Q: My husband and I will soon join the ranks of retirees. We are in our upper 60s. We have no debt. We will have adequate income from Social Security and pensions— at least for now. But after consulting with different investment advisers about our entire portfolio — mainly a 401(k) that didn't lose much, IRAs and CDs— we have come away with as many different opinions as there are advisers.

Usually, they specialize in only one angle while ignoring the entire financial picture. After reading your recent column to the "80-somethings," I came away with the idea that our search for the near-perfect way to set ourselves up is futile. There seems to be no consensus on what to do with investments in order to have an adequate income in the future— except to diversify.

To some that means one thing, to others, another. And of course, every individual's circumstances are entirely different. Can you offer any really broad guidelines to follow when planning one's retirement future, especially in light of the economic times we find ourselves in?— K.D., Grand Prairie, Texas

A: Here are the essentials for a secure retirement:

  • Eliminate all debt. You do this because it takes more than $1,000 of retirement asset earnings to service $1,000 of debt. It is particularly important to eliminate debt if the bulk of your retirement savings is in tax-deferred qualified plans. Just because you are credit-worthy doesn't mean borrowing money is a good thing to do.
  • Take careful measure of your spending priorities. Many retirees never think about their de facto commitments. Many, probably most, retirees are overcommitted to real estate. They would benefit from a serious reconsideration of the size of house they live in— and whether they should own or rent. Downsizing or becoming a renter is likely to provide a major increase in discretionary spending power.
  • Nail down some secure monthly income. This was easy until recently because many people retired with Social Security, a company pension and retirement savings. Today, an increasing number of retirees don't have pensions. You can create a personal pension by converting a portion of your savings into an individual life annuity or a joint and survivor life annuity. The amount of income from the annuity is high enough that you won't have to draw as heavily on your remaining assets for monthly spending.
  • Minimize all investment expenses. Remember, it's YOUR money. You should have the bulk of its return. The financial services industry will happily sell you products that take all the current income in fees, leaving you with all the risk. You can minimize investment expenses easily by becoming an index fund investor. With investment products that have expenses of 3 percent a year, the self-directed alternative can liberate the entire dividend and interest yield of a diversified portfolio— for you to spend on yourself rather than pay out in fees.
  • Diversify across asset classes. No one knows the future, so it is foolish to focus on a single type of asset.

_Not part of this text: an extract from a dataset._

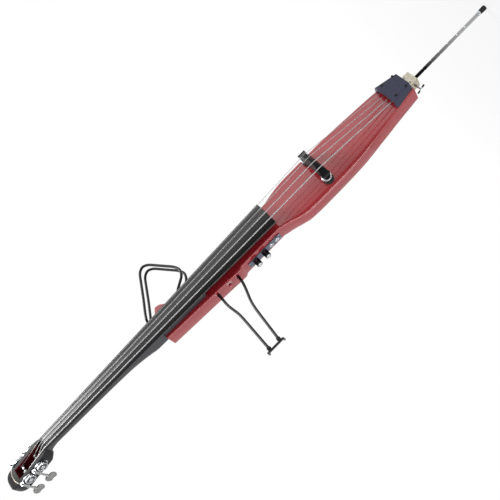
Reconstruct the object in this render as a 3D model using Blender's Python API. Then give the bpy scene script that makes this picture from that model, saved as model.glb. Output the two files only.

Start with domestic fixed-income, expand to domestic stocks, and then branch out to international stocks, international fixed-income, REITs, energy and emerging markets. This can all be done at minimal expense by building portfolios such as my Couch Potato Building Block portfolios, Bill Shultheis' "Coffee House portfolio," or the index portfolios suggested in William J. Bernstein's "The Investor's Manifesto."
  • Remember that smart spending is as valuable as smart investing. Spend your income carefully. Every $1,000 not spent works like having an additional $25,000 in retirement savings, more if you consider taxes. Many retirees, for instance, have an opportunity for significant savings by replacing expensive prescription drugs with generics that will do the same thing. This is not a small opportunity. A little attention and research can help you save $300 a month, or more. If you are in the 15 percent tax bracket, you need $353 a month in pretax investment income, or $4,236 a year. The average balanced fund recently had a trailing yield of about 2.4 percent, so a single independent medical decision can "produce" the equivalent of income from $176,500 of investment assets.